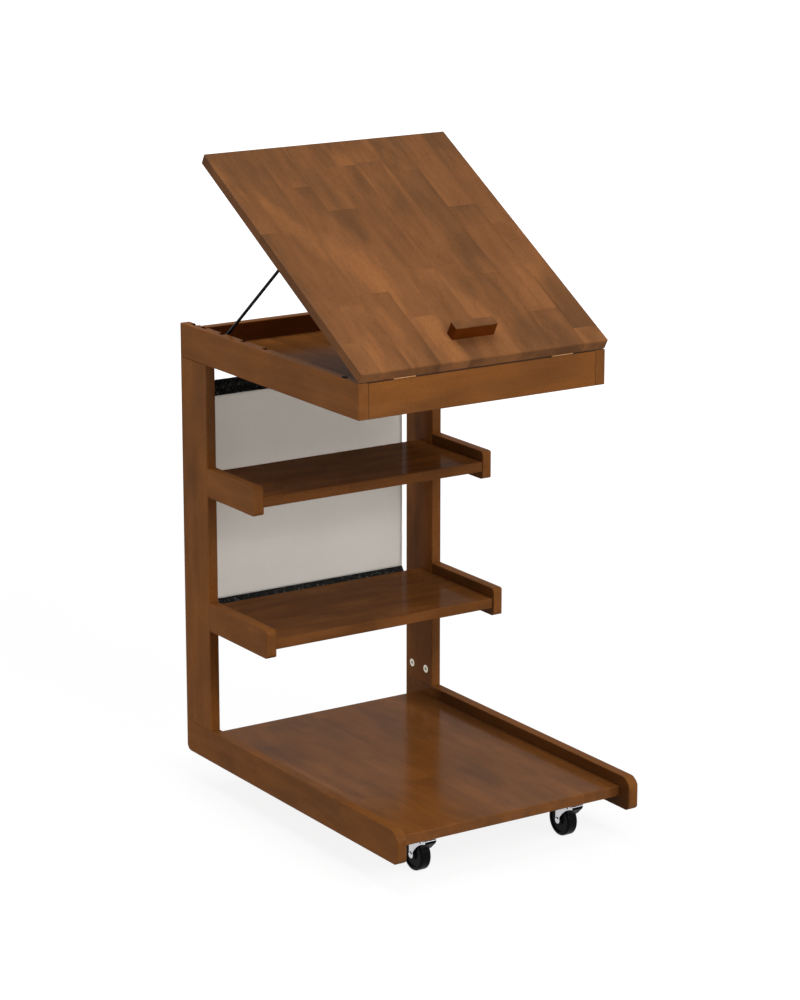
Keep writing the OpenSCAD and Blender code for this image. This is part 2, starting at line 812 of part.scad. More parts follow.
module fork_side() {
  difference() {
    translate([-hood_front, wheel_r + 3]) square([hood_front + trail + hood_rear, hood_top - wheel_r - 3]);
    translate([arc_y, arc_z]) circle(arc_r);
  }
  translate([trail - leg_half, wheel_r]) square([leg_half + hood_rear, hood_top - wheel_r]);
  translate([trail, wheel_r]) circle(leg_half + 0.5);
}

module caster_fork(brake) {
  low = wheel_r - leg_half - 0.5;
  length = hood_front + trail + leg_half + 0.5;
  difference() {
    union() {
      intersection() {
        translate([-fork_half, 0, 0]) rotate([90, 0, 90]) linear_extrude(2 * fork_half) fork_side();
        translate([-fork_half, -hood_front, low - over])
          board_blank([2 * fork_half, length, hood_top - low + over],
            [0, 0, hood_r, hood_r], [0, 0, hood_r, hood_r], [hood_nose, hood_nose, hood_r, hood_r]);
      }
      translate([0, 0, hood_top - 0.5]) cylinder(h = race_z - hood_top + 0.5, r = race_r);
    }
    translate([-fork_half + fork_t, -hood_front - over, 0])
      cube([2 * (fork_half - fork_t), length + 2 * over, hood_top - hood_t]);
    translate([0, 0, hood_top - hood_t - over]) cylinder(h = hood_t + 4, r = king_r + run_c);
    translate([0, trail, wheel_r]) rod_x(-fork_half - over, fork_half + over, axle_r + fit_c);
    if (brake) translate([0, pedal_y, pedal_z])
      rod_x(-fork_half - over, fork_half + over, pedal_pin_r + run_c);
  }
}

module caster_wheel() {
  translate([0, trail, wheel_r]) rotate([0, 90, 0]) rotate_extrude() {
    difference() {
      union() {
        translate([0, -wheel_half]) square([wheel_r - 3, 2 * wheel_half]);
        translate([wheel_r - 6, -wheel_half]) outline(6, 2 * wheel_half, [0, 3, 3, 0]);
        translate([0, -fork_half + fork_t + 0.2]) square([6, 2 * (fork_half - fork_t - 0.2)]);
      }
      translate([0, -fork_half]) square([axle_r + run_c, 2 * fork_half]);
      translate([8, wheel_half - 1.6]) square([wheel_r - 13, 2]);
      translate([8, -wheel_half - 0.4]) square([wheel_r - 13, 2]);
    }
  }
}

module caster_axle() {
  translate([0, trail, wheel_r]) {
    rod_x(-fork_half - 0.2, fork_half + 0.2, axle_r);
    for (s = [0, 1]) mirror([s, 0, 0]) translate([fork_half + 0.05, 0, 0]) rotate([0, 90, 0])
      cylinder(h = axle_head, r1 = axle_head_r, r2 = axle_head_r - 1.2);
  }
}

module brake_pedal() {
  tip = pedal_y - pedal_reach;
  low = pedal_z - pedal_drop;
  difference() {
    translate([-pedal_half, 0, 0]) rotate([90, 0, 90]) linear_extrude(2 * pedal_half) difference() {
      polygon([
        [pedal_y + 3.9, pedal_z + 2], [pedal_y - 3, pedal_z + 2], [tip + 0.4, pedal_z + 0.7],
        [tip, pedal_z - 0.2], [pedal_y + 1.5, low], [pedal_y + 3.9, low]
      ]);
      translate([trail, wheel_r]) circle(pedal_clear);
    }
  }
  translate([0, pedal_y, pedal_z]) rod_x(-fork_half, fork_half, pedal_pin_r);
}

module caster_at(i) { translate([casters[i].x, casters[i].y, 0]) children(); }

module front_left_caster_plate() color(ZINC) caster_at(0) caster_plate();
module front_left_caster_fork() color(ZINC) caster_at(0) caster_fork(true);
module front_left_caster_wheel() color(BLACK) caster_at(0) caster_wheel();
module front_left_caster_axle() color(ZINC) caster_at(0) caster_axle();
module front_left_brake_pedal() color(BLACK) caster_at(0) brake_pedal();
module front_right_caster_plate() color(ZINC) caster_at(1) caster_plate();
module front_right_caster_fork() color(ZINC) caster_at(1) caster_fork(true);
module front_right_caster_wheel() color(BLACK) caster_at(1) caster_wheel();
module front_right_caster_axle() color(ZINC) caster_at(1) caster_axle();
module front_right_brake_pedal() color(BLACK) caster_at(1) brake_pedal();
module rear_left_caster_plate() color(ZINC) caster_at(2) caster_plate();
module rear_left_caster_fork() color(ZINC) caster_at(2) caster_fork(false);
module rear_left_caster_wheel() color(BLACK) caster_at(2) caster_wheel();
module rear_left_caster_axle() color(ZINC) caster_at(2) caster_axle();
module rear_right_caster_plate() color(ZINC) caster_at(3) caster_plate();
module rear_right_caster_fork() color(ZINC) caster_at(3) caster_fork(false);
module rear_right_caster_wheel() color(BLACK) caster_at(3) caster_wheel();
module rear_right_caster_axle() color(ZINC) caster_at(3) caster_axle();

module caster_screws() color(ZINC) {
  for (i = [0 : 3]) caster_at(i) screw_sites() {
    translate([0, 0, plate_z - caster_head_h]) cylinder(h = caster_head_h, r = caster_head_r);
    translate([0, 0, plate_z - 0.2])
      cylinder(h = caster_height - plate_z + 0.2 + caster_screw_len, r = caster_screw_r);
  }
}

// joint fittings
module post_cam_locks() color(ZINC) both() post_cam_sites() cam_lock(board);

module panel_cam_locks() color(ZINC) both() {
  panel_cam_sites() cam_lock(panel);
  tray_cam_sites() cam_lock(board);
}

module cam_bolts() color(ZINC) both() {
  post_cam_sites() cam_bolt(board);
  panel_cam_sites() cam_bolt(panel);
  tray_cam_sites() cam_bolt(board);
}

module dowels() color(PINE) both() {
  post_dowel_sites() dowel(board);
  shelf_dowel_sites() dowel(board);
  tray_dowel_sites() dowel(board);
}

left_base_rail();
right_base_rail();
left_post();
right_post();
left_tray_rail();
right_tray_rail();
left_upper_shelf_rail();
right_upper_shelf_rail();
left_lower_shelf_rail();
right_lower_shelf_rail();
base_panel();
lower_shelf_panel();
upper_shelf_panel();
tray_front_rail();
tray_rear_rail();
tray_bottom_panel();
lid_panel();
book_ledge();
book_ledge_screws();
left_hinge_frame_leaf();
right_hinge_frame_leaf();
left_hinge_lid_leaf();
right_hinge_lid_leaf();
hinge_pins();
hinge_frame_screws();
hinge_lid_screws();
prop_wire();
prop_clips();
prop_clip_screws();
lid_bumpers();
fabric_panel();
fabric_upper_band();
fabric_lower_band();
fabric_rod();
front_left_caster_plate();
front_left_caster_fork();
front_left_caster_wheel();
front_left_caster_axle();
front_left_brake_pedal();
front_right_caster_plate();
front_right_caster_fork();
front_right_caster_wheel();
front_right_caster_axle();
front_right_brake_pedal();
rear_left_caster_plate();
rear_left_caster_fork();
rear_left_caster_wheel();
rear_left_caster_axle();
rear_right_caster_plate();
rear_right_caster_fork();
rear_right_caster_wheel();
rear_right_caster_axle();
caster_screws();
post_cam_locks();
panel_cam_locks();
cam_bolts();
dowels();
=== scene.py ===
"""Looks of the C-shaped end table: camera, light, the wood's stain and lacquer, the metal and plastic
finishes, and the hanging cloth with its two hook-and-loop strips."""
import json
import math
import random

import bmesh
import bpy
from mathutils import Matrix, Vector


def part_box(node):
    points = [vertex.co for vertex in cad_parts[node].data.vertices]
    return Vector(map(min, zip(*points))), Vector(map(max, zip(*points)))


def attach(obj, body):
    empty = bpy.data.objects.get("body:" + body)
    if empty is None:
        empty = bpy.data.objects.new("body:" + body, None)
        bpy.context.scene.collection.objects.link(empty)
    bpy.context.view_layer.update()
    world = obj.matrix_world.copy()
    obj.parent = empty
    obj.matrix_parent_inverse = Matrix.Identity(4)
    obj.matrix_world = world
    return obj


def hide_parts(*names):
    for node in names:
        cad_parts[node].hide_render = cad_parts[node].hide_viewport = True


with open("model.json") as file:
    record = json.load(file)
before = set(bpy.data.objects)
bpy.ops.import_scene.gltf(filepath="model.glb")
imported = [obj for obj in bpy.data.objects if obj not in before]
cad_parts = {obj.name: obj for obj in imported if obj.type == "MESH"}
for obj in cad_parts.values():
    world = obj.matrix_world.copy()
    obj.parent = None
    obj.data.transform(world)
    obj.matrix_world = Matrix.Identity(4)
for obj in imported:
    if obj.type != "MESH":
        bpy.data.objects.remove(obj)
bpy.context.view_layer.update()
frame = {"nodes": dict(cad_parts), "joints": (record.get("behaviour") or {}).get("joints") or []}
nodes = frame["nodes"]
scene = bpy.context.scene
scene.view_settings.view_transform = "Standard"


# Places in metres, read from the frame

def corners(node):
    """Lowest and highest corner of a CAD node, to a hundredth of a millimetre."""
    return [[round(c, 5) for c in corner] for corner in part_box(node)]


def middle(low, high, axis):
    return round((low[axis] + high[axis]) / 2, 5)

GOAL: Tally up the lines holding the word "names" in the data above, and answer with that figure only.

OUTPUT OF THE EXERCISE: 2